Both in the prominent role which the Arts play in the Waldorf curriculum, as well as in the role of artistic processes in all aspects of teaching and learning, there are clear parallels to many of the dominant ideas of the Kunsterziehungsbewegung and, in fact, to many of the educational principles of the other reform movements of that time. A decisive parallel between Weber and Steiner’s writings on this theme is the importance both educators place on the teacher’s personal artistic development as the requisite basis for artistry in teaching.

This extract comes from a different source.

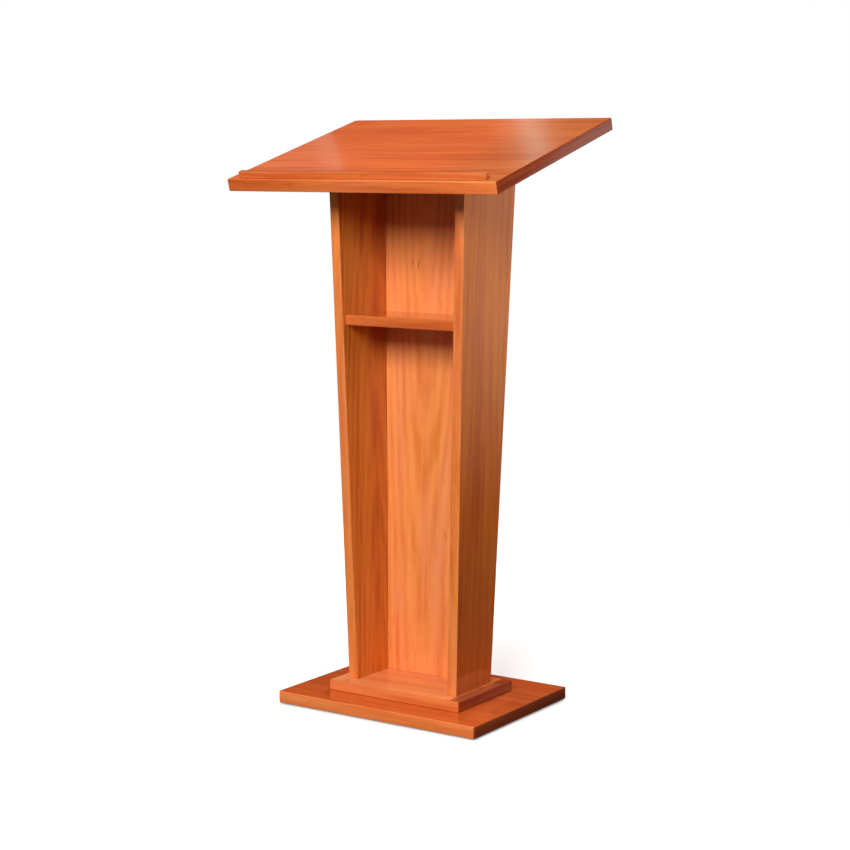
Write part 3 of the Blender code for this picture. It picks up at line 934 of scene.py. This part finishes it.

The most far-ranging differences in their understanding of teaching as an art lie in the significance of Steiner’s anthroposophically oriented anthropology (Menschenkunde) as constituting the underlying basis of Steiner’s understanding of how artistic processes help to form the developing child. A further decisive distinction can be found in his conception of the artistry of the teacher as resulting, in part, from continual meditative studies, which become a basis for her intuitive sense of what is required in a concrete pedagogical situation.75 Johannes Kiersch in his introduction to Steiner’s educational texts writes,

The living knowledge of the human being that the anthroposophically oriented anthropology [Menschenkunde] gives to him and in which he learns to meditatively immerse himself, opens up a pedagogical perspective for him through which he can see what has to be done in a concrete situation. This knowledge disappears while he is acting; it becomes transparently open to the demands of the continuously emerging present moment.76

The spiritual dimensions which can be found in Steiner’s pedagogy reflected both in his concrete understanding of the nature of the developing child, as well as in specific requirements for teaching and a teacher’s education, can be seen as clearly separating Waldorf Education from other reform movements of both his time and our own.